Apapun motivasinya, sebuah program kebencian telah terbenam dalam mereka yang melihat (terutama anak-anak yang tidak tahu menahu).
Saya ingat bagaimana saya keluar dari ruang gelap bioskop dengan menggendong kemarahan yang begitu besar pada suatu kelompok.
Malam ini film itu memang tidak akan diputar, sejak bergantinya kekuasaan tahun 1998, film itu stop merayakan ulangtahunnya, namun kalaupun film itu diputar kembali tentu tidak akan berpengaruh banyak, dengan kata lain film itu sudah tidak bergigi tajam lagi karena setiap hari kita disodorkan kekerasan bahkan terkadang secara Live di hampir semua media elektronik yang ada.
Pelantun tembang kedamaian "Imagine" John Lennon pernah berkata "We live in the world where we have to hide to make love, while violence practiced in broad daylight"
Senada dengan John, budayawan nyentrik Sujiwo Tejo mengkritik lembaga sensor Indonesia yang mensensor ketat setiap ciuman di dalam tayangan film namun kekerasan yang berdarah-darah di jumpai dalam berita setiap hari.
Seolah ciuman lebih nista atau lebih berbahaya daripada perkelahian.
"Coba kumpulkan 100 anak" tambahnya dengan gaya provokatif
"Tanya ke mereka berapa yang pernah melihat orangtuanya berciuman, paling 3 anak, tapi tanya berapa banyak yang pernah melihat orangtuanya berantem, pasti semua anak angkat tangan"
Hari ini, tidak pernah dalam sejarah anak-anak kita mengalami kebingungan sebesar ini,
Orangtua mengajarkan anak agar berlaku sopan namun ia memberi ijin bahkan membelikan permainan video game yang penuh dengan kekerasan.
Kita meminta anak kita menghormati orang lain disaat yang sama kita menggunjingkan, memaki, mengutuk para perampok, teroris atau koruptor dengan bahasa tajam.

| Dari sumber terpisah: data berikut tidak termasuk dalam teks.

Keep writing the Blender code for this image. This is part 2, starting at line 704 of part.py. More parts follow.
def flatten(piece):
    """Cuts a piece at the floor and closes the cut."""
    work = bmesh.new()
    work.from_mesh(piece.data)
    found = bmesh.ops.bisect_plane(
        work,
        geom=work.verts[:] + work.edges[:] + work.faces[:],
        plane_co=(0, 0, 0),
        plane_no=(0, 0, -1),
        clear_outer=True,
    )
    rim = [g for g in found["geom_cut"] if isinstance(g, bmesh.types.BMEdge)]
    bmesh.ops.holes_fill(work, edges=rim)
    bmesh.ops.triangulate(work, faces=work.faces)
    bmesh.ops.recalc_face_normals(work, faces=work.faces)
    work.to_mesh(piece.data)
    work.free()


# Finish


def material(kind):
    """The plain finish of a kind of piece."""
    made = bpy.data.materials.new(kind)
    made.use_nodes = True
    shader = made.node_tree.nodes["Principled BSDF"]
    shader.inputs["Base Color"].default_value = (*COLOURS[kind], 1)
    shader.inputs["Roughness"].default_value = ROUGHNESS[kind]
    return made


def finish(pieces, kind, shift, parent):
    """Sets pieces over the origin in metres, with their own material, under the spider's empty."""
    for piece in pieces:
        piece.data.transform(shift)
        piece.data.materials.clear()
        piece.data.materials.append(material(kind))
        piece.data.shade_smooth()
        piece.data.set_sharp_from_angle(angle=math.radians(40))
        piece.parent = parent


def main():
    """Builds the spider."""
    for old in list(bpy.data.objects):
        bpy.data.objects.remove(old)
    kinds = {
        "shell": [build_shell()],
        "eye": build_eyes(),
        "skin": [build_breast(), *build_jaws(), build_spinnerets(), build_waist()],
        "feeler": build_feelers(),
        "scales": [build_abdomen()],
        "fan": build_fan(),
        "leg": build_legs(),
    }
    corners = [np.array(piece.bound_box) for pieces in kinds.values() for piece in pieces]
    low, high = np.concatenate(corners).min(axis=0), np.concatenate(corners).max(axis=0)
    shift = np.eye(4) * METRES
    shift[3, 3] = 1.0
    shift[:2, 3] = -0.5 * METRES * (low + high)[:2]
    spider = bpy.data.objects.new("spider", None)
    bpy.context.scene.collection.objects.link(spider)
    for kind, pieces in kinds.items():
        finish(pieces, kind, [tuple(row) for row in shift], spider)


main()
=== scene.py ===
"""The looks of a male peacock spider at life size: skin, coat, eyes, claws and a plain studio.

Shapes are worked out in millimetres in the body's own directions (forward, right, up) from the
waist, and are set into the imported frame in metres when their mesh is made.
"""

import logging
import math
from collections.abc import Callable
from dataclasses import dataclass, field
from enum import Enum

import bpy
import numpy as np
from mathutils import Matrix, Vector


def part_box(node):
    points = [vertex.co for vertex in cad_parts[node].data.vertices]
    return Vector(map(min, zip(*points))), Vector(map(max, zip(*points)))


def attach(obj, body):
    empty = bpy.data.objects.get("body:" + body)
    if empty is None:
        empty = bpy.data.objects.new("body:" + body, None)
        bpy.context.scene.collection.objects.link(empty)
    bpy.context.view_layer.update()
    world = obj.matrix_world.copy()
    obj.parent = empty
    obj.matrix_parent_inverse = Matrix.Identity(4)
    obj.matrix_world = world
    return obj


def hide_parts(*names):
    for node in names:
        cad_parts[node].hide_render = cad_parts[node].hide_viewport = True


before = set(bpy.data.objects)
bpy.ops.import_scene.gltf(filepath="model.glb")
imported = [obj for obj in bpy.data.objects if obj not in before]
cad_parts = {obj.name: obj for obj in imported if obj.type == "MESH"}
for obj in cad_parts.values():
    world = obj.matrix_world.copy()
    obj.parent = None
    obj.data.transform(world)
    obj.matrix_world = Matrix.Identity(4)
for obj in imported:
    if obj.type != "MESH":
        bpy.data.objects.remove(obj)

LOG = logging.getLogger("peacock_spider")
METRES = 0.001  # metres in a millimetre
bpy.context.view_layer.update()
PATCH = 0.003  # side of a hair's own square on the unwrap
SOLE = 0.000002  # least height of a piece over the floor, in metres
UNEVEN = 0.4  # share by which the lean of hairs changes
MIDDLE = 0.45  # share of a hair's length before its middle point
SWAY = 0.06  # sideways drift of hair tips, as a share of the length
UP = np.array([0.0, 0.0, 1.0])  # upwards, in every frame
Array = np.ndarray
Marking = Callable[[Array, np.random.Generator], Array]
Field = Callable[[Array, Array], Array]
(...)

Di kelas Agama, kita diajarkan mengasihi musuh, mendoakan setiap makhluk agar berbahagia, memberikan persembahan pada mereka yang ada dialam Bhur, atau mendengar kisah heroik dari Ali bin Abi Thalib yang membatalkan menghunus pedangnya saat kebencian muncul dalam hatinya, namun dirumah benih SARA disemai.

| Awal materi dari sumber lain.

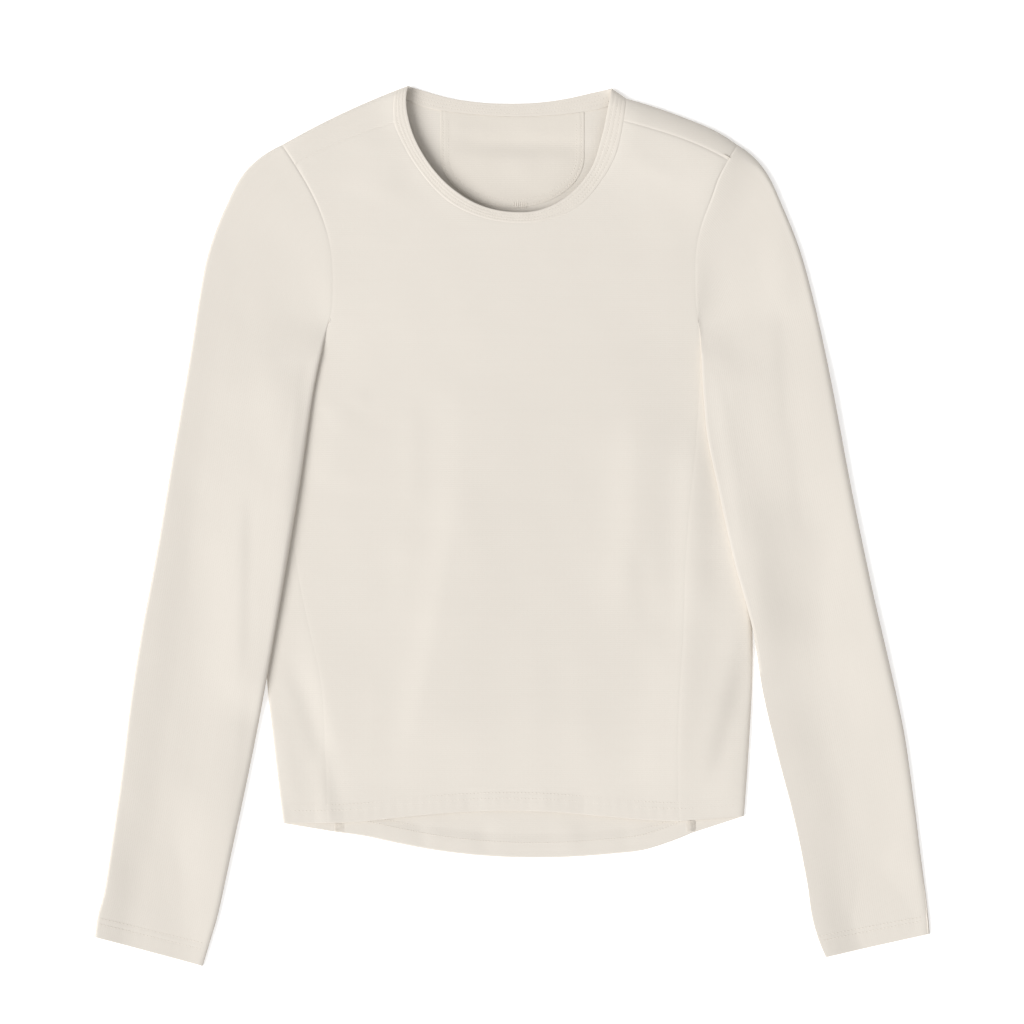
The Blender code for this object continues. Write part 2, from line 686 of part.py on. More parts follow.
def add_cloth(name, grids, wall, colour, ring=False):
    mesh = bmesh.new()
    for grid in grids:
        add_grid(mesh, grid, ring)
    bmesh.ops.remove_doubles(mesh, verts=mesh.verts, dist=WELD_DISTANCE * MM)
    bmesh.ops.recalc_face_normals(mesh, faces=mesh.faces)
    highest = max(mesh.faces, key=lambda face: face.calc_center_median().z)
    if highest.normal.z < 0:
        bmesh.ops.reverse_faces(mesh, faces=mesh.faces)
    data = bpy.data.meshes.new(name)
    mesh.to_mesh(data)
    mesh.free()
    data.shade_smooth()
    data.materials.append(cloth_material(name + "_cloth", colour))
    piece = bpy.data.objects.new(name, data)
    bpy.context.scene.collection.objects.link(piece)
    solidify = piece.modifiers.new("wall", "SOLIDIFY")
    solidify.thickness = wall * MM
    solidify.offset = -1.0
    solidify.use_even_offset = False
    return piece


def clear_scene():
    for item in list(bpy.data.objects):
        bpy.data.objects.remove(item, do_unlink=True)


def build_garment():
    clear_scene()
    lines = seam_lines()
    add_cloth("front_panel", [front_panel_grid(lines)], KNIT_WALL, IVORY)
    add_cloth("back_panel", back_panel_grids(lines), KNIT_WALL, IVORY)
    for side in ("left", "right"):
        add_cloth("side_panel_" + side, [side_panel_grid(lines, side)], KNIT_WALL, IVORY)
        rings = sleeve_grid(lines, side)
        upper = trimmed(rings[: ELBOW_RING + 1], last_row=True)
        lower = trimmed(rings[ELBOW_RING:], first_row=True)
        add_cloth("sleeve_" + side + "_upper", [upper], KNIT_WALL, IVORY, ring=True)
        add_cloth("sleeve_" + side + "_lower", [lower], KNIT_WALL, IVORY, ring=True)
    add_cloth("neckband", [neckband_grid(lines)], BINDING_WALL, IVORY_BINDING, ring=True)
    add_cloth("back_neck_patch", [back_neck_patch_grid()], PATCH_WALL, IVORY_PATCH)


build_garment()
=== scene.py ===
import bpy
import numpy as np
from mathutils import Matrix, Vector


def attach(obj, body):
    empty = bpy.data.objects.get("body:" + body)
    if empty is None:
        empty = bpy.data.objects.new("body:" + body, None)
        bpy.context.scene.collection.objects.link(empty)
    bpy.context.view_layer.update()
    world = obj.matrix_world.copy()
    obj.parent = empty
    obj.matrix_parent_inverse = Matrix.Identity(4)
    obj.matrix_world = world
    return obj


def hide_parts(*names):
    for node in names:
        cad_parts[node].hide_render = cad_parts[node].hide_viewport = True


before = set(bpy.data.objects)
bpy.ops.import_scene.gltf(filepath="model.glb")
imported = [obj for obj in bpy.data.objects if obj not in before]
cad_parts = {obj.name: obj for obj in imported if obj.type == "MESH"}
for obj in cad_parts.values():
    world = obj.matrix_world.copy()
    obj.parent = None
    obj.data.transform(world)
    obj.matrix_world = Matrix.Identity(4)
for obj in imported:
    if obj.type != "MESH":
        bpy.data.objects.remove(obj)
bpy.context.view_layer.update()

# Long-sleeved thermal top laid flat. All tables are in millimetres, x across the chest, y towards the
# neck and z up off the surface, and the meshes are written in metres.
mm = 0.001

# How the top lies, shared by all of its pieces.
lay = {
    "foldRound": {"left": 5.0, "right": 13.0},     # how far a shoulder fold rounds in from its outline
    "sleeveRound": {"outer": {"left": 2.2, "right": 8.0}, "inner": {"left": 4.6, "right": 0.3}},
    "outerRound": {            # y and radius down the sleeve's outer fold
        "left": ((-400, 2.2), (292, 2.2), (312.5, 5.0)),
        "right": ((-400, 6.4), (60, 6.4), (200, 4.4), (278, 2.4), (296, 4.0), (312.5, 13.0)),
    },
    "sideRound": {"left": 2.0, "right": 5.0},
    "sleeveHeight": {          # y and height
        "outer": ((40, 8.0), (130, 6.4)),
        "inner": {
            "left": ((40, 6.0), (130, 4.6)),
            "right": ((-180, 8.0), (-60, 4.8), (20, 3.7), (130, 3.6)),
        },
        "cuff": 6.0,
    },
    "leastHeight": 3.4,
    "leastInner": 0.12,        # no inner face comes nearer to the surface that the top lies on
    "settleLength": 60.0,      # the shoulders are flatter than the chest over this length
    "hemDrop": 3.4,            # how far the front sinks onto the back at its hem
    "hemDropLength": 80.0,
    "seamGap": -0.05,          # neighbours overlap by a hair, so that no light shows between them
    "sleeveClearance": 0.3,
    "underarmReach": 25.0,     # the sleeve's under layer climbs onto the body over this width
    "climb": {                 # y, and the same for its upper layer
        "left": ((-60, 62), (20, 76), (80, 95), (130, 110)),
        "right": ((-60, 62), (20, 80), (80, 130), (130, 170)),
    },
    "underarmMargin": 3.0,
    "liftStart": 170.0,
    "liftEnd": 134.0,
    "topLiftStart": 176.0,
    "topLiftEnd": 110.0,
    "sidePanelTop": 167.5,
    "creaseFade": 0.28,        # share of its length over which a fold fades in and out
}

# Soft unevenness of each surface: seed, height and wavelength.
uneven = {
    "body": (3, 0.07, 42), "leftSleeve": (5, 0.08, 40), "rightSleeve": (6, 0.08, 40), "back": (8, 0.10, 30),
    "neckBand": (12, 0.05, 14),
}

bodySections = np.array([      # y, left fold, left seam, right seam, right fold
    (-242, -188, -152, 137, 190), (-184, -195, -153.5, 135.5, 194), (-121, -201.5, -158, 138, 197),
    (-90, -202.5, -165, 140, 197), (-61, -202.5, -171.5, 141, 196), (-30, -201.5, -177, 142, 194.5),
    (13, -197.5, -178.5, 145, 191), (62, -190.5, -170, 150, 185), (91, -183, -163.5, 152, 180),
    (120, -174, -159, 154, 172), (144, -162, -155, 154, 162), (170, -148.5, -148.5, 152, 151.5),
], float)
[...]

Tidak jarang anak-anak atau bahkan kita sendiri mendapati seseorang tokoh atau panutan yang mengapresiasi kepercayaan lain di sebuah forum umum sementara bertindak sebaliknya diforum tertutup.
Kita telah melupakan bahwa manusia, kelompok atau negara yang di sebut sebagai musuh diciptakan oleh tangan yang sama dengan yang menciptakan kita.

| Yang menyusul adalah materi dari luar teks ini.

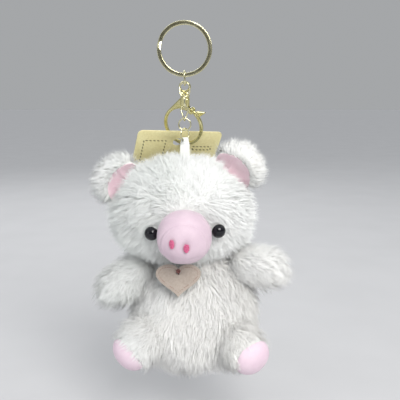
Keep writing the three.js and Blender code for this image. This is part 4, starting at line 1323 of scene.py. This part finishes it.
def make_head():
    skin = backing("head_plush", HEAD, seed=11)
    dressed(skin, BACKING, "head", "head_skin", "head_filling", slot="white_plush")
    # The head's low tone is painted shade, which tones down the lamps' light on it.
    pile = Pile(head_comb, long=7.4, lift=0.6, droop=0.2, tone=0.2)

    def keep(at):
        clear = clear_of(at, SNOUT, by=0.2) & clear_of(at, *EARS.values(), by=-2.0)
        return clear & clear_of(at, TORSO, by=-4.0) & (near_eyes(at) > EYE_BARE)

    fur_on(skin, "head_fur", pile, keep, 100, head_shorter, "head")


def blended(skin, furs):
    """Puts the place and turn of a skin and its fur into their meshes."""
    for piece in (skin, *furs):
        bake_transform(piece)


def make_torso():
    skin = backing("torso_plush", TORSO, seed=21, belly=BELLY)
    dressed(skin, BACKING, None, "torso_skin", "torso_filling", slot="white_plush")
    # The torso's high tone is painted light.
    pile = Pile(torso_comb, long=7.6, lift=0.62, droop=0.35, tone=0.9)
    roots = [form.grown(-5.5) for form in LIMBS.values()]

    def keep(at):
        return clear_of(at, HEAD, by=-3.0) & clear_of(at, *roots)

    furs = fur_on(skin, "torso_fur", pile, keep, 200)
    blended(skin, furs)


def make_limb(name, form, seed):
    is_leg = name.startswith("leg")
    deep = LEG_PILE_DEPTH if is_leg else ARM_PILE_DEPTH
    skin = backing(f"{name}_plush", form, detail=5, lumps=0.5, seed=seed, deep=deep)
    dressed(skin, BACKING, None, f"{name}_skin", f"{name}_filling", slot="white_plush")
    way = form.turn[:, 2]
    # The legs' high tone is painted light.
    pile = Pile(limb_comb(way), long=7.6, lift=0.55, droop=0.15, tone=0.9 if is_leg else 0.35)
    low = (form.middle + way * form.half[2])[2] - 2

    def off_sole(at):
        """How far from the sole's middle line, and how far along the limb."""
        x, y, z = form.own(at).T
        return np.hypot(x, y) if is_leg else np.full(len(at), 99.0), z

    def keep(at):
        radius, along = off_sole(at)
        bare = (radius < SOLE_WIDE / 2 - 1.0) & (along > 0)
        return clear_of(at, TORSO, by=-5.0) & clear_of(at, HEAD, by=-4.0) & ~bare

    def shorter(at):
        radius, along = off_sole(at)
        edge = np.clip((radius - SOLE_WIDE / 2) / 5, 0, 1)
        below = is_leg & (at[:, 2] < low) & (along > 4)
        return np.where(along > 0, 0.8 + 0.2 * edge, 1.0) * np.where(below, 0.7, 1.0)

    furs = fur_on(skin, f"{name}_fur", pile, keep, seed + 300, shorter)
    blended(skin, furs)


def make_sole(side):
    form = LIMBS[f"leg_{side}"]
    piece, sphere = ball(f"sole_velour_{side}", 6)
    places = form.grown(-SOLE_SUNK).shaped(sphere)
    own = form.own(places)
    radius = length(own[:, :2])
    share = np.clip(radius / (SOLE_WIDE / 2), 0, 1)
    proud = SOLE_CROWN * np.sqrt(1 - share ** 6) - SOLE_RIM_IN
    put_points(piece, places + unit(places - form.middle) * proud[:, None])
    choose(piece, "vertices", (own[:, 2] < 0) | (radius > SOLE_WIDE / 2 * 1.03))
    with edit_mode(piece):
        bpy.ops.mesh.delete(type="VERT")
    applied(piece, "SOLIDIFY", thickness=SOLE_THICK * MM, offset=-1)
    dressed(smooth(piece, 60), SOLE_VELOUR, f"leg_{side}", f"sole_{side}", slot="pink_velour")


class EarPlan:
    """Where an ear's lining lies on its front: a bowl that runs on into the head."""

    def __init__(self, form):
        self.form = form
        self.inward = unit(form.own(HEAD.middle)[:2])
        self.aside = row(-self.inward[1], self.inward[0])

    def shares(self, own):
        """How far inwards and how far aside, in half sizes of the ear."""
        flat = own[:, :2] / self.form.half[:2]
        return flat @ self.inward, flat @ self.aside

    def bowl(self, own):
        """Under 1 inside the bowl."""
        inward, aside = self.shares(own)
        return np.hypot((inward - EAR_BOWL_IN_SHARE) / EAR_BOWL_LONG_SHARE, aside)

    def lined(self, places):
        own = self.form.own(places)
        return (own[:, 2] > -2) & (self.bowl(own) < 0.98)


def make_ear(side, seed):
    """The back of an ear is plush, folded over its rim; its front is a shallow bowl of velour."""
    form = EARS[side]
    plan = EarPlan(form)
    skin, sphere = ball(f"ear_{side}_plush", 5)
    own = form.own(form.grown(-1.2).shaped(sphere))
    bowl = plan.bowl(own)
    front = np.minimum(own[:, 2], np.where(bowl < 1, 0.1 + 3.6 * bowl ** 2, 3.7))
    own[:, 2] = np.where(own[:, 2] > 0, front, own[:, 2])
    put_points(skin, form.placed(own))
    applied(skin, "SMOOTH", factor=0.5, iterations=4)
    dressed(smooth(skin, 180), BACKING, "head", f"ear_{side}_back", slot="white_plush")

    def comb(at):
        out = form.own(at)
        out[:, 2] = -2.0
        return unit(out @ form.turn.T) * 0.9 + unit(at - HEAD.middle) * 0.5 - UP * 0.15

    def keep(at):
        return ~plan.lined(at) & clear_of(at, HEAD, by=-2.5)

    pile = Pile(comb, long=6.2, lift=0.6, droop=0.1, per_square=5.0)
    fur_on(skin, f"ear_{side}_fur", pile, keep, seed, body="head")

    lining, sphere = ball(f"ear_{side}_velour", 6)
    inward = EAR_BOWL_IN_SHARE + EAR_BOWL_LONG_SHARE * sphere[:, :1]
    spread = inward * plan.inward + sphere[:, 1:2] * plan.aside
    spread *= np.minimum(1, 0.93 / np.maximum(length(spread), 1e-6))[:, None]
    own = np.column_stack([spread * form.half[:2], np.zeros(len(spread))])
    inward, aside = plan.shares(own)
    aside *= 1 if side == "left" else -1
    pleat = 0.8 * bell(aside - 0.28 + 0.5 * inward, 0.09) + 0.6 * bell(aside + 0.55 - 0.3 * inward, 0.08)
    face = 0.7 + 3.4 * plan.bowl(own) ** 2 + pleat * np.clip(1.15 - plan.bowl(own), 0, 1)
    own[:, 2] = np.where(sphere[:, 2] > 0, face, face - 0.7)
    put_points(lining, form.placed(own))
    # The lining's pale velour is painted light against the bowl's shade.
    dressed(smooth(lining, 60), PAINTED_LIGHT_EAR_VELOUR, "head", f"ear_{side}_lining", slot="pink_velour")


def make_snout():
    piece, sphere = ball("snout_velour", 6)
    places = SNOUT.shaped(sphere)
    own = places - SNOUT.middle
    across, high = own[:, 0] / SNOUT.half[0], own[:, 2] / SNOUT.half[2]
    face = np.hypot(across, high + 0.2)
    seam = 0.25 * bell(face - 0.79, 0.03) - 0.35 * bell(face - 0.86, 0.03)
    fold = bell(high + 0.7 - 0.1 * across, 0.035) * bell(across - 0.3, 0.35)
    proud = np.where(own[:, 1] < 0, seam - 0.5 * np.clip(1 - face / 0.8, 0, 1) - 0.3 * fold, 0)
    for spot in NOSTRILS.values():
        proud -= 0.75 * bell(length((places - spot) / row(1, 1, 1.5)), 1.9)
    proud += 0.18 * waves(places, 9, 31)
    put_points(piece, places + unit(own / SNOUT.half ** 2) * proud[:, None])
    # The snout's velour is the darker copy, painted shade.
    dressed(smooth(piece, 180), SHADED_VELOUR, "head", "snout_skin", "snout_filling", slot="pink_velour")


def make_nostril(side):
    """Satin stitches laid side by side over a small oval."""
    spot = NOSTRILS[side]
    facing = unit((spot - SNOUT.middle) / SNOUT.half ** 2)
    across = unit(np.cross(facing, UP))
    up = np.cross(across, facing)
    run = np.linspace(-1, 1, 9)
    arch = 0.55 * (1 - run ** 2) - 0.45
    threads = []
    for i in range(NOSTRIL_ROWS):
        share = (i + 0.5) / NOSTRIL_ROWS * 2 - 1
        reach = NOSTRIL_WIDE / 2 * math.sqrt(1 - share ** 2 * 0.96)
        path = (spot + up * share * NOSTRIL_TALL / 2 - across * (run * reach)[:, None]
                + facing * (arch + 0.3)[:, None] + up * (0.12 * math.sin(i * 2.1) * run)[:, None])
        _, out, aside = along_path(path, facing)
        section = round_section(NOSTRIL_TALL / NOSTRIL_ROWS * 1.15, 8)
        threads.append(swept("stitch", path, out, aside, section))
    piece = joined(f"nostril_stitches_{side}", *threads)
    dressed(smooth(piece, 60), STITCH, "head", f"nostril_{side}", slot="magenta_stitch")


def make_eye(side):
    """A bead, flat behind, on a post that runs into the head."""
    place = EYES[side]
    own = (place - HEAD.middle) / HEAD.half
    facing = unit(np.sign(own) * np.abs(own) ** (HEAD.fullness - 1) / HEAD.half)
    bead, sphere = ball("bead", 5)
    places = sphere * EYE_BEAD / 2
    places[:, 2] *= np.where(places[:, 2] > 0, 2 * EYE_PROUD / EYE_BEAD * 1.08, 0.35)
    put_points(bead, places @ turn_to(facing).T + place + facing * 0.9)
    post = rod("post", place + facing * 0.8, place - facing * EYE_POST_LONG, EYE_POST, 24)
    piece = joined(f"eye_bead_{side}", bead, post)
    dressed(smooth(piece, 60), BEAD, "head", f"eye_{side}", slot="black_bead")


def make_tail():
    """One curl, thinner towards its round tip."""
    share = np.linspace(0, 1, 60)
    angle = share * 1.1 * FULL_TURN
    radius = (TAIL_LOOP - TAIL_WIRE) / 2
    path = TAIL_ROOT + np.stack([radius * np.sin(angle), share * TAIL_LONG, radius * (1 - np.cos(angle))], 1)
    path[:, 1] -= 3.0 * (1 - share) ** 6
    _, out, aside = along_path(path, row(0, 1, 0))
    wide = (1 - 0.45 * share) * np.where(share > 0.94, np.sqrt(np.clip((1 - share) / 0.06, 0.02, 1)), 1)
    scale = np.stack([wide, wide], 1)
    tail = swept("tail_velour", path, out, aside, round_section(TAIL_WIRE), scale, angle=60)
    # The tail's velour is the darker copy, painted shade.
    dressed(tail, SHADED_VELOUR, "torso", "tail", slot="pink_velour")


make_head()
make_torso()
for seed, (name, form) in enumerate(LIMBS.items()):
    make_limb(name, form, 31 + seed)
for side in ("left", "right"):
    make_sole(side)
    make_ear(side, 500 if side == "left" else 600)
    make_nostril(side)
    make_eye(side)
make_snout()
make_tail()

for name, material in (("eye_left_washer", WASHER), ("eye_right_washer", WASHER), ("clasp_spring", SPRING)):
    dressed(frame["nodes"][name], material, None)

Kita sudah tidak ingat bahwa satu-satunya kekotoran yang harus dibersikan adalah kekotoran bathin kita sendiri.
Terlalu banyak waktu dan energy yang terbuang untuk memupuk kebencian dan terlalu sediikit cinta di sebar setiap harinya.
Jika hanya 10 % penduduk indonesia membicarakan atau memikirkan kebencian selama 5 menit maka ada 237 tahun lebih waktu berharga yang musnah.
Ralph Waldo Emerson pernah berujar "For every minute you are angry you lose sixty seconds of happiness."
"Untuk setiap menit Anda marah, Anda kehilangan 60 detik kebahagiaan."
Mungkin kita sudah sering mendengar kalimat yang mengajak kita untuk mengurangi kebencian dan memperbanyak cinta, dan tahukah Anda cara terbaik untuk mengurangi kebencian bukan mencabut, memotong, menggunduli, membakar, atau mengenyahkan kebencian, melainkan menyayangi, menaburkan kasih, menambahkan cinta dan mengasihi rasa benci itu.
Kebencian hanya eksis dalam diri ini, ia bagaikan luka yang menganga, bukan dengan kekerasan atau kekuatan melainkan siraman kasih yang lembutlah yang akan membuat bagian yang terluka itu menutup dan kembali tersenyum.